As of January 31, 2009, Barnes & Noble reported total assets of $3.0 billion and liabilities of $2.1 billion. Thus, the company had net assets of $900 million. It held that many more assets than liabilities. Those additional assets did not appear by magic. They had to come from some source. One of the primary ways to increase the net assets of a company is through profitable operations. The balance for retained earnings shown by Barnes & Noble at this time lets decision makers know that approximately $721 million of its net assets were generated by the net income earned since the company’s inception, after all dividend distributions to shareholders were subtracted.
Link to multiple-choice question for practice purposes: http://www.quia.com/quiz/2092623.html
Question: In Figure 3.1 “Income Statement”, Davidson Groceries calculated its net income for 2XX4 as $230,000. Assume that this company began operations on January 1, 2XX1, and reported the following balances over the years:
How is this information reported?
What is the structure of the statement of retained earnings as it appears within a company’s financial statements?
Answer: In its three prior years of existence, Davidson Groceries’ net assets increased by a total of $320,000 as a result of its operating activities. As can be seen here, the company generated total profit during this period of $530,000 while distributing dividends to shareholders amounting to $210,000, an increase of $320,000. Net assets rose further during the current year (2XX4) as Davidson Groceries made an additional profit (see also Figure 3.1 “Income Statement”) of $230,000 but distributed $100,000 in dividends.
Figure 3.4 “Statement of Retained Earnings” shows the format by which this information is conveyed to the decision makers who are evaluating Davidson Groceries.
Link to multiple-choice question for practice purposes: http://www.quia.com/quiz/2092624.html
Question: In the information given about Barnes & Noble, the company reported holding net assets of $900 million but only about $721 million of that amount was generated through operations as shown by its retained earnings balance. Clearly, additional sources must have helped the company attain its growth in size. Increases in net assets of a company are not the result of magic or miracles. Other than through operations, how else does a company derive its net assets?
Answer: Beyond operations (as reflected by the retained earnings balance), a company accumulates net assets by receiving contributions from its owners in exchange for capital stock2. This is the other major method by which Barnes & Noble was able to gather its $900 million in net assets. On a balance sheet, the measure of this inflow is usually labeled something like capital stock, common stock, or contributed capital. The reported amount indicates the portion of the net assets that came into the business directly from stockholders.
The amount of a company’s net assets is the excess of its assets over its liabilities. Two reported balances indicate the primary source of those net assets:
- Capital stock (or contributed capital). The amount invested in the business by individuals and groups in order to become owners. For example, as of December 31, 2008, Motorola Inc. reported having received a total of approximately $7.8 billion from its shareholders since its inception.
- Retained earnings. All the net income earned by the organization over its life less amounts distributed as dividends to owners. On December 31, 2008, Google Inc. reported a retained earnings balance of $13.6 billion (up over $4 billion in just one year).
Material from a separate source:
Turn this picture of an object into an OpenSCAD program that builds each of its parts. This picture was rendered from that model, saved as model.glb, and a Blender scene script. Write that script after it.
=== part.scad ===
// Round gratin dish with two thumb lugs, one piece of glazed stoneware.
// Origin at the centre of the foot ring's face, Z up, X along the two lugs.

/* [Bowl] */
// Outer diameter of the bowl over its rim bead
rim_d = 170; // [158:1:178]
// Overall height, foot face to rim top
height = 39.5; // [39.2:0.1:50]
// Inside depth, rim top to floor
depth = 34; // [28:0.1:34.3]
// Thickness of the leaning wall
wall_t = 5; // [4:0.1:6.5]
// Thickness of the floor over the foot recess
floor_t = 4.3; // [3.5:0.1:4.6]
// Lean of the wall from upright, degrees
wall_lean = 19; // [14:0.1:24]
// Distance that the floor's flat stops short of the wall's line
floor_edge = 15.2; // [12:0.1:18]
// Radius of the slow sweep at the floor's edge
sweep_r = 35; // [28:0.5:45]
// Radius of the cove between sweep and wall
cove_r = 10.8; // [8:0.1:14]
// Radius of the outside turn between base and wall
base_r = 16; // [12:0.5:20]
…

Companies that seek to grow must be able to generate resources from owners, operations, or both.
Question: A corporation issues (sells) ownership shares to investors. The source of the resulting inflow of assets into the business is reflected on its balance sheet by the reporting of a capital stock (or contributed capital) balance. Thus, over its life, Motorola has received assets of $7.8 billion from stockholders in exchange for capital stock. Does the company receive money in this way when shares are sold each day on the New York Stock Exchange, NASDAQ (National Association of Securities Dealers Automated Quotation Service), or other stock exchanges?
Answer: No, purchases and sales on stock markets normally occur between investors and not with the company. Only the initial issuance of the ownership shares to a stockholder creates the inflow of assets reported by the company’s capital stock or contributed capital account.
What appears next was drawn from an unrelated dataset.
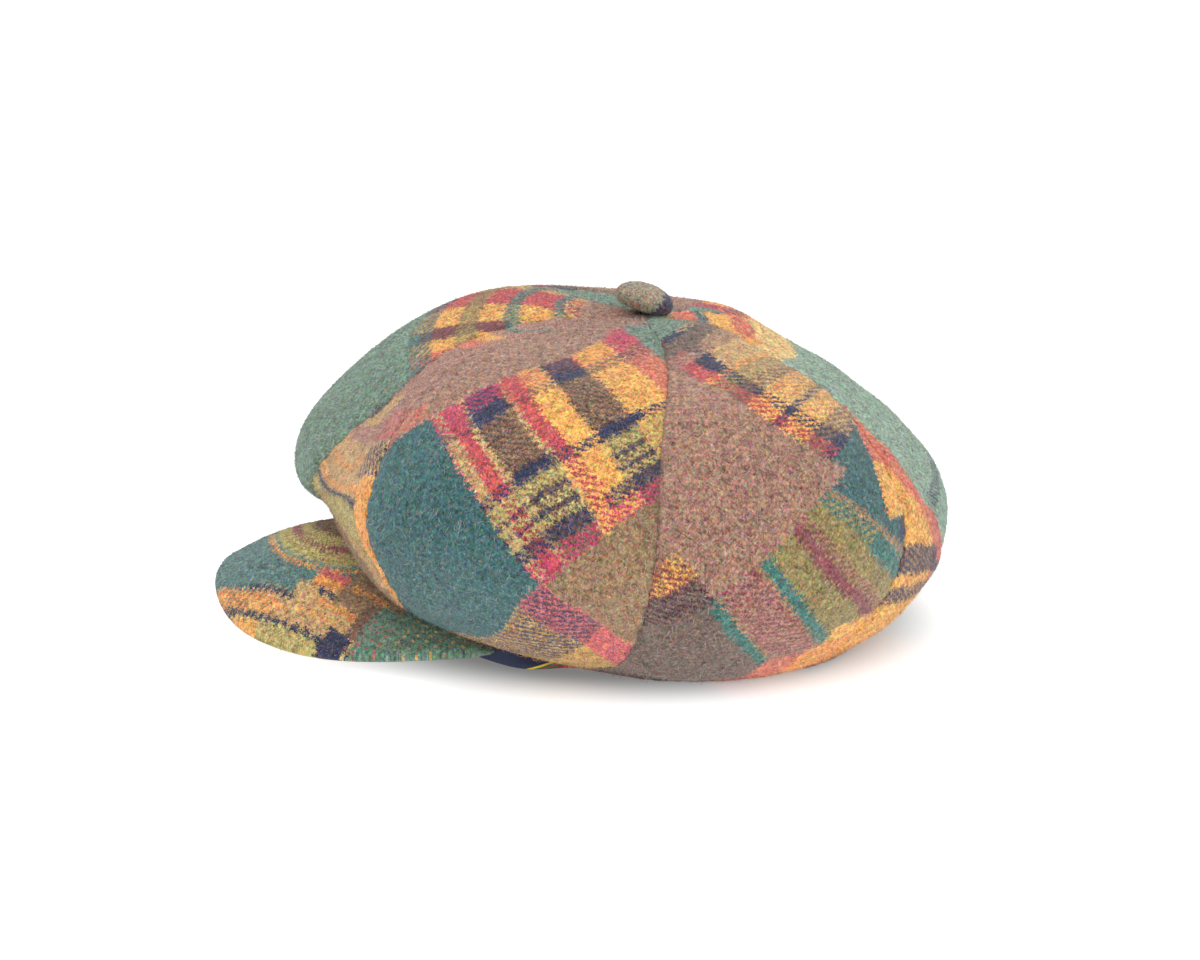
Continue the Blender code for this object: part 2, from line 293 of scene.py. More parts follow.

To illustrate, assume that Investor A buys capital stock shares directly from Business B for $179,000 in cash. This transaction increases the net assets of Business B by that amount. The source of the increase is communicated to decision makers by adding $179,000 to the capital stock balance reported by the company. Subsequently, these shares may be exchanged between investors numerous times without any additional financial impact on Business B. For example, assume Investor A later sells the shares to Investor Z for $200,000 using a stock market such as the New York Stock Exchange. Investor A earns a $21,000 gain ($200,000 received less $179,000 cost) and Investor Z has replaced Investor A as an owner of Business B. However, the financial condition of the company has not been affected by this new exchange. Thus, the capital stock balance only measures the initial investment contributed directly to the business.
The source of a company’s net assets (assets minus liabilities) is of interest to outside decision makers. The reported retained earnings figure indicates the amount of these net assets that came from the operations of the company. This growth in size was internally generated. Retained earnings is all the net income earned since operations began less all dividend distributions. Net assets can also be derived from contributions to the company made by parties seeking to become owners. The capital stock (or contributed capital) balance measures this source of net assets. To impact the company, the assets must come directly from the owners. Hence, exchanges between investors on a stock exchange do not affect the company’s net assets or its financial reporting.
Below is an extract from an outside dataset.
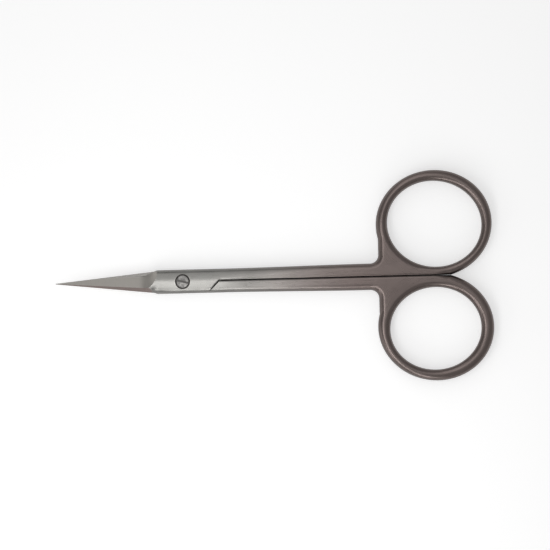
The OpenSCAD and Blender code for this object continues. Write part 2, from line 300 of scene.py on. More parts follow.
class HalfShape:
    """One half on its own lap plane, with its ring on +Y and its outer face up."""

    def __init__(self, scene, turn, rim, hole_turn, hole_shift, tip):
        self.j, self.b, self.h = scene.scissors_joint, scene.scissors_blade, scene.scissors_handle
        j, h = self.j, self.h
        self.half_w = j.joint_w / 2
        self.joint_h = j.joint_t / 2
        self.lap_z = self.joint_h - j.back_grind
        self.seam_y = h.seam_gap / 2
        self.mid_w = (h.shank_w - self.seam_y) / 2
        self.corner_x = j.shoulder_x - self.half_w - self.seam_y
        self.neck_x = h.ring_x - h.ring_l / 2 + h.neck_in
        self.web_x = self.neck_x - h.neck_r
        self.tip = tip
        centre = Vector((h.ring_x, h.ring_w / 2 - h.ring_dip))
        self.turn = turn
        self.ring = Oval(centre, h.ring_l / 2, h.ring_w / 2, turn)
        self.hole = Oval(centre + hole_shift, h.ring_l / 2 - rim, h.ring_w / 2 - rim, hole_turn)
        self.hole_turn = hole_turn

    def half_t(self, x):
        """Half thickness of the handle at x."""
        j, h = self.j, self.h
        shank_h, ring_h = h.shank_t / 2, h.ring_t / 2
        thin = (shank_h - self.joint_h) * ramp(x, j.shoulder_x, 2 * j.shoulder_x + self.half_w)
        flat = (ring_h - shank_h) * ramp(x, self.web_x - h.neck_r, h.ring_x + h.ring_l / 4)
        return self.joint_h + thin + flat

    def round_depth(self, x):
        """Depth of the rounding along the outer edge."""
        shoulder = self.j.shoulder_x
        wall = mix(self.j.joint_wall, self.h.wall, ramp(x, shoulder, HANDLE_FROM * shoulder))
        return self.half_t(x) * (1 - wall)

    def round_w(self, x):
        """Width of the rounding along the outer edge: a full crown at the joint."""
        r = min(self.h.edge_r, self.mid_w)
        return mix(self.half_w, r, ramp(x, self.corner_x, HANDLE_FROM * self.j.shoulder_x))

    def edge_at(self, x):
        """Cutting edge, side of the joint and outer edge of the shank."""
        j, b = self.j, self.b
        if x >= -j.joint_fore:
            return mix(self.half_w, self.h.shank_w, ramp(x, j.shoulder_x, self.web_x))
        if x >= -b.blade_root:
            return mix(b.edge_y, self.half_w, ramp(x, -b.blade_root, -j.joint_fore))
        taper = mix(b.edge_y, self.tip + b.tip_w / 2, (x + b.belly_x) / (b.belly_x - b.blade_l))
        return soft_min(b.edge_y, taper, CORNER_SHARE * b.edge_y)

    def spine_at(self, x):
        """Distance of the blade's back from the centre line."""
        b = self.b
        taper = mix(b.spine_y, b.tip_w / 2 - self.tip, (x + b.blade_root) / (b.blade_root - b.blade_l))
        return soft_min(self.half_w, taper, CORNER_SHARE * self.half_w)

    def inner_at(self, x):
        """Inner edge: the seam, the shoulder at 45 degrees, then the joint and the blade's back."""
        shoulder = self.j.shoulder_x
        if x >= shoulder:
            return self.seam_y
        if x >= self.corner_x:
            return mix(-self.half_w, self.seam_y, (x - self.corner_x) / (shoulder - self.corner_x))
        return -self.spine_at(x)

    def bar_z(self, x, y):
        """Height of the shank, joint and unground blade above the lap plane."""
        j, h, b = self.j, self.h, self.b
        crown = mix(j.joint_wall, 1, ramp(x, -b.blade_root, -j.joint_fore))
        depth = self.round_depth(x) * crown
        z = self.half_t(x) - fall(self.edge_at(x) - y, self.round_w(x) * crown, depth)
        if x < j.shoulder_x:
            z -= fall(y + self.spine_at(x), self.half_w * crown, depth)
        seam = fall(y - self.inner_at(x), h.seam_r, h.seam_r)
        return z - seam * ramp(x, self.corner_x, j.shoulder_x)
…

1As indicated earlier, many companies actually report a broader statement of changes in stockholders’ equity to present details on all the accounts appearing in the stockholders’ equity section of the balance sheet. At this initial point in the coverage, focusing solely on retained earnings makes the learning process easier.
2As with many aspects of the coverage at this introductory stage, other events can also impact the reported total of a company’s net assets and will be discussed in later chapters. The two sources here—capital stock and retained earnings—are shown by all corporations and are normally significantly large amounts.